EXTRACTED RECORDS
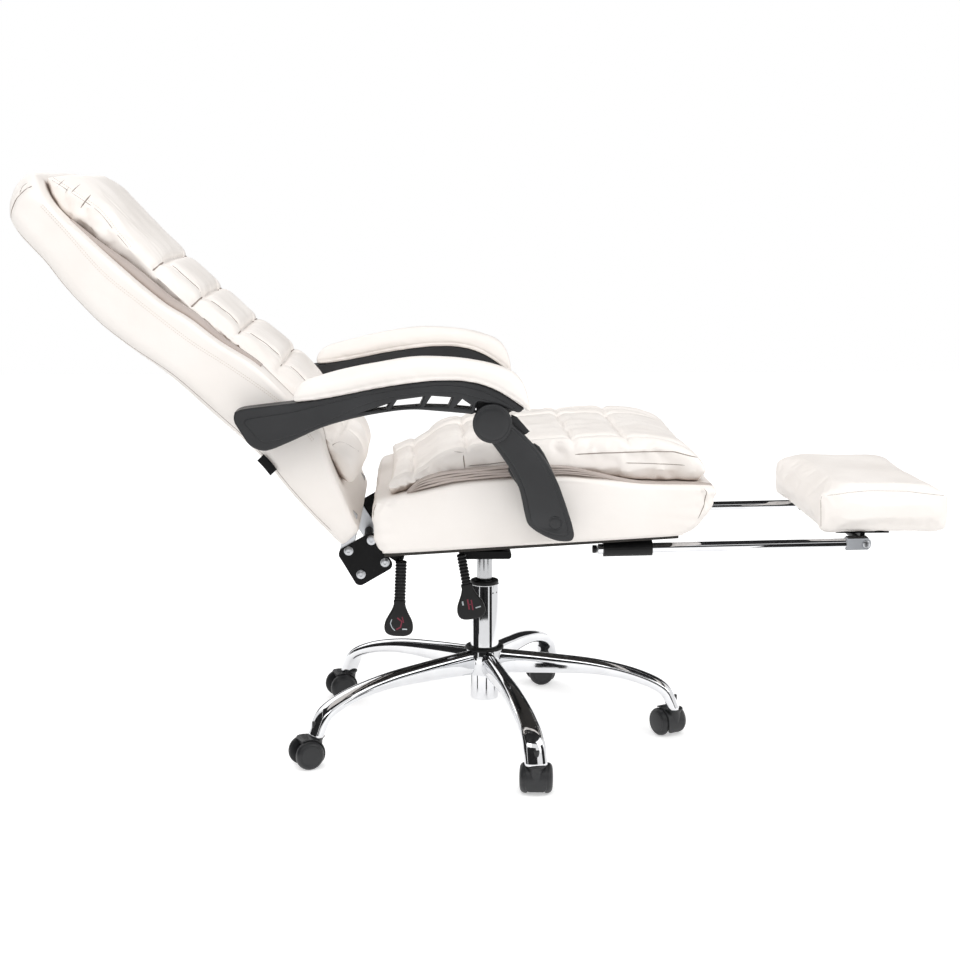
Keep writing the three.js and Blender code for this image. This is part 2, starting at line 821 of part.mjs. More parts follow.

==

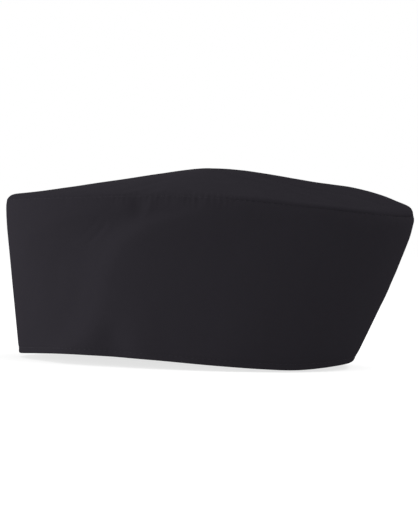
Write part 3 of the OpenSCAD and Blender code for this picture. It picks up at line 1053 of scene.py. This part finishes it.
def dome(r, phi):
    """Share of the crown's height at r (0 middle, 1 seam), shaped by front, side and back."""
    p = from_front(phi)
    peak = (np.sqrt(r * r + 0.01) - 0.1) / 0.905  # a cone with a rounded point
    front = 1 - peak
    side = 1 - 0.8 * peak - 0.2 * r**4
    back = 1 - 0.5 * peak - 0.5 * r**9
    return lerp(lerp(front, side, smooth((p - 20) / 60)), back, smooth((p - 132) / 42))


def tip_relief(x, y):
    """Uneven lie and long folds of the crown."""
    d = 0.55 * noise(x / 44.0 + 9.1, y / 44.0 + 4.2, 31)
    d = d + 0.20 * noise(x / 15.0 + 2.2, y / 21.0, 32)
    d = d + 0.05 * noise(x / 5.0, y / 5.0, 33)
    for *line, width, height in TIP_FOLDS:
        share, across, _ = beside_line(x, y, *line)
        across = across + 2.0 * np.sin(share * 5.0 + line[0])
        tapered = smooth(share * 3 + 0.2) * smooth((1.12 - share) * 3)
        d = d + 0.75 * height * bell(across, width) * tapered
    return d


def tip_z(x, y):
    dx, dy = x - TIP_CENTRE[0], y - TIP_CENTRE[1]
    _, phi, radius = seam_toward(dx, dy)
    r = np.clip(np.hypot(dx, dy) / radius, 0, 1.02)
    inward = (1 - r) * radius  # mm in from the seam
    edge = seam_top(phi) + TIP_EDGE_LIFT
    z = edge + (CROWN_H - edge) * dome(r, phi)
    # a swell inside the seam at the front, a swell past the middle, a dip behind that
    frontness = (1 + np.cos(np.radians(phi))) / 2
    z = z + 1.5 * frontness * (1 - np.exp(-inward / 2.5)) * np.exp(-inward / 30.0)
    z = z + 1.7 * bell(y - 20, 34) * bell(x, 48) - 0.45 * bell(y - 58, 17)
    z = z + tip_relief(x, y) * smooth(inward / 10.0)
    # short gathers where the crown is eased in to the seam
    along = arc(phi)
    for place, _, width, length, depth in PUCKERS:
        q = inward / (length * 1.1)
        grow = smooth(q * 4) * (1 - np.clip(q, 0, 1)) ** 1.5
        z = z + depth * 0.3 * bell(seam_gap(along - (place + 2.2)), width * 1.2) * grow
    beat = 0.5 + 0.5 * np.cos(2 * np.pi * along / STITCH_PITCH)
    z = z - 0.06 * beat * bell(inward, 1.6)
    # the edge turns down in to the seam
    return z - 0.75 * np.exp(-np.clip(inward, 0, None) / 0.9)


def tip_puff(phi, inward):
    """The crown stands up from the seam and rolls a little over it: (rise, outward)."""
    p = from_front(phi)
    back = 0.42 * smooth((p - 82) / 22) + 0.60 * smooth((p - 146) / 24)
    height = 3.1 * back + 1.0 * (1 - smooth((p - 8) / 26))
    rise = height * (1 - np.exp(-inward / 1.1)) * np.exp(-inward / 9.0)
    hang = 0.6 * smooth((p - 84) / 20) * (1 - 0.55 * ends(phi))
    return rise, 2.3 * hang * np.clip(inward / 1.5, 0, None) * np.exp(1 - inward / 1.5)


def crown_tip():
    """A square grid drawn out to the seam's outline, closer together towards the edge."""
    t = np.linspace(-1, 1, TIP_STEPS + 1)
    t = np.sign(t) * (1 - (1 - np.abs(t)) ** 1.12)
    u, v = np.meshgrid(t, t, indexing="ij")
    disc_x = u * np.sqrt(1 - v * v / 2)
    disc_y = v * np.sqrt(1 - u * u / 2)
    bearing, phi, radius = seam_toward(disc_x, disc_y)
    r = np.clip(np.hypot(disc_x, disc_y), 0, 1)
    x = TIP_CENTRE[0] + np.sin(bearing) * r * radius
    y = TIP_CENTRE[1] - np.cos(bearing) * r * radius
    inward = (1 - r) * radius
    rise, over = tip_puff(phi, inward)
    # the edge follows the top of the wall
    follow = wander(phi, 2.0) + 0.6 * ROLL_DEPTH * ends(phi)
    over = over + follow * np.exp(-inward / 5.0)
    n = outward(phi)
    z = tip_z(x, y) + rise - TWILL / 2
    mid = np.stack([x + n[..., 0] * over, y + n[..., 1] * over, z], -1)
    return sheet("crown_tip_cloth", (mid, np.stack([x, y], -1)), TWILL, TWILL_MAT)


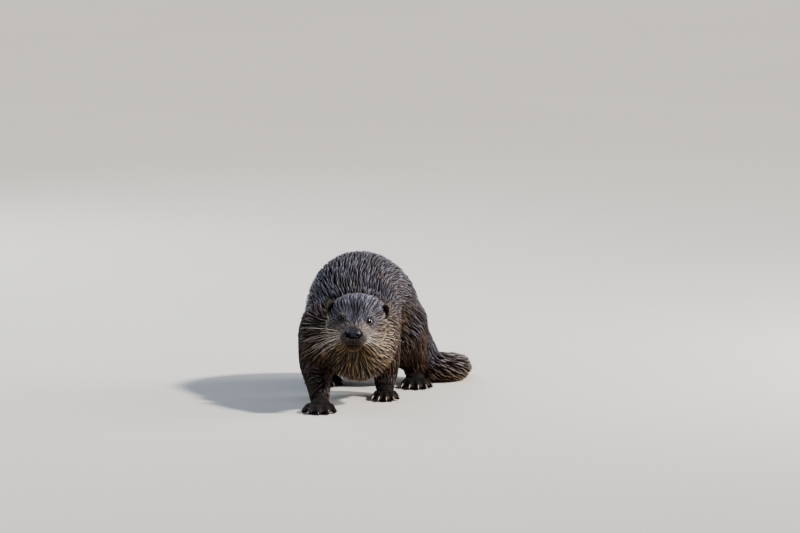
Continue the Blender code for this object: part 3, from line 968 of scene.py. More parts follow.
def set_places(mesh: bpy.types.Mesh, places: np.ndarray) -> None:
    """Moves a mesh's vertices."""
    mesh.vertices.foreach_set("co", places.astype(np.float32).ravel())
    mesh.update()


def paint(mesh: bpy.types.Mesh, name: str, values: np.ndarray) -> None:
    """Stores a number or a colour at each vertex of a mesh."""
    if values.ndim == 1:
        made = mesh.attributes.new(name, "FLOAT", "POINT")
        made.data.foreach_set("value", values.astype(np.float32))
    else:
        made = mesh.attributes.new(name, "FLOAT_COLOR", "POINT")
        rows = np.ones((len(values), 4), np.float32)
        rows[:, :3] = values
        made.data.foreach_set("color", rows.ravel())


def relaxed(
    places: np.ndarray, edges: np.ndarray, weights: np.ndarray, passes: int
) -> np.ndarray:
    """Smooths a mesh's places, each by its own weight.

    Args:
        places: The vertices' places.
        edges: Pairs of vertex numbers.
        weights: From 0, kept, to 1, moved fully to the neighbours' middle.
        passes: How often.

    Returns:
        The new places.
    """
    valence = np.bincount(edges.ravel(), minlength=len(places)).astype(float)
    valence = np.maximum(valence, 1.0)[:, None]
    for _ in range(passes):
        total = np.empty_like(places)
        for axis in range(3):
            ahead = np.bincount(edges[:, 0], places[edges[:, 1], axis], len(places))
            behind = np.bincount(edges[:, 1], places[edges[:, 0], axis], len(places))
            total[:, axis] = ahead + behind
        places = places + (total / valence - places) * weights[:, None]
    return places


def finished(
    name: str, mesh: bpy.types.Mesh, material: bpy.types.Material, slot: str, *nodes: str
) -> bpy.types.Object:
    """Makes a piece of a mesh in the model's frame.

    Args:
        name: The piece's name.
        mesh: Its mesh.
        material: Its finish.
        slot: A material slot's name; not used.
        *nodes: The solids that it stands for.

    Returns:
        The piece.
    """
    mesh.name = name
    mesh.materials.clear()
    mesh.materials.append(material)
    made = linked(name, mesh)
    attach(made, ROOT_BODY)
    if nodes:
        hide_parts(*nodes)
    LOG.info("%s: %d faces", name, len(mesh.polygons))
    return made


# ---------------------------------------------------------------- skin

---

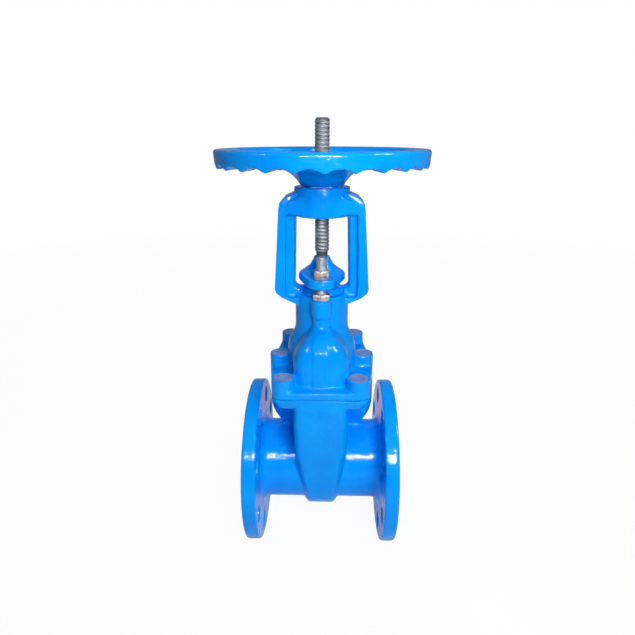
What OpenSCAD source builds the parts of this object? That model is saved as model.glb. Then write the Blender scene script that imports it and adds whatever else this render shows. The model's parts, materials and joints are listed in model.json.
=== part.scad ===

EXERCISE BRIEF
Extract verbatim only those lines that run from the line with "Continue the Blender" to the line with "return places", inclusive.

EXERCISE ANSWER
Continue the Blender code for this object: part 3, from line 968 of scene.py. More parts follow.
def set_places(mesh: bpy.types.Mesh, places: np.ndarray) -> None:
    """Moves a mesh's vertices."""
    mesh.vertices.foreach_set("co", places.astype(np.float32).ravel())
    mesh.update()


def paint(mesh: bpy.types.Mesh, name: str, values: np.ndarray) -> None:
    """Stores a number or a colour at each vertex of a mesh."""
    if values.ndim == 1:
        made = mesh.attributes.new(name, "FLOAT", "POINT")
        made.data.foreach_set("value", values.astype(np.float32))
    else:
        made = mesh.attributes.new(name, "FLOAT_COLOR", "POINT")
        rows = np.ones((len(values), 4), np.float32)
        rows[:, :3] = values
        made.data.foreach_set("color", rows.ravel())


def relaxed(
    places: np.ndarray, edges: np.ndarray, weights: np.ndarray, passes: int
) -> np.ndarray:
    """Smooths a mesh's places, each by its own weight.

    Args:
        places: The vertices' places.
        edges: Pairs of vertex numbers.
        weights: From 0, kept, to 1, moved fully to the neighbours' middle.
        passes: How often.

    Returns:
        The new places.
    """
    valence = np.bincount(edges.ravel(), minlength=len(places)).astype(float)
    valence = np.maximum(valence, 1.0)[:, None]
    for _ in range(passes):
        total = np.empty_like(places)
        for axis in range(3):
            ahead = np.bincount(edges[:, 0], places[edges[:, 1], axis], len(places))
            behind = np.bincount(edges[:, 1], places[edges[:, 0], axis], len(places))
            total[:, axis] = ahead + behind
        places = places + (total / valence - places) * weights[:, None]
    return places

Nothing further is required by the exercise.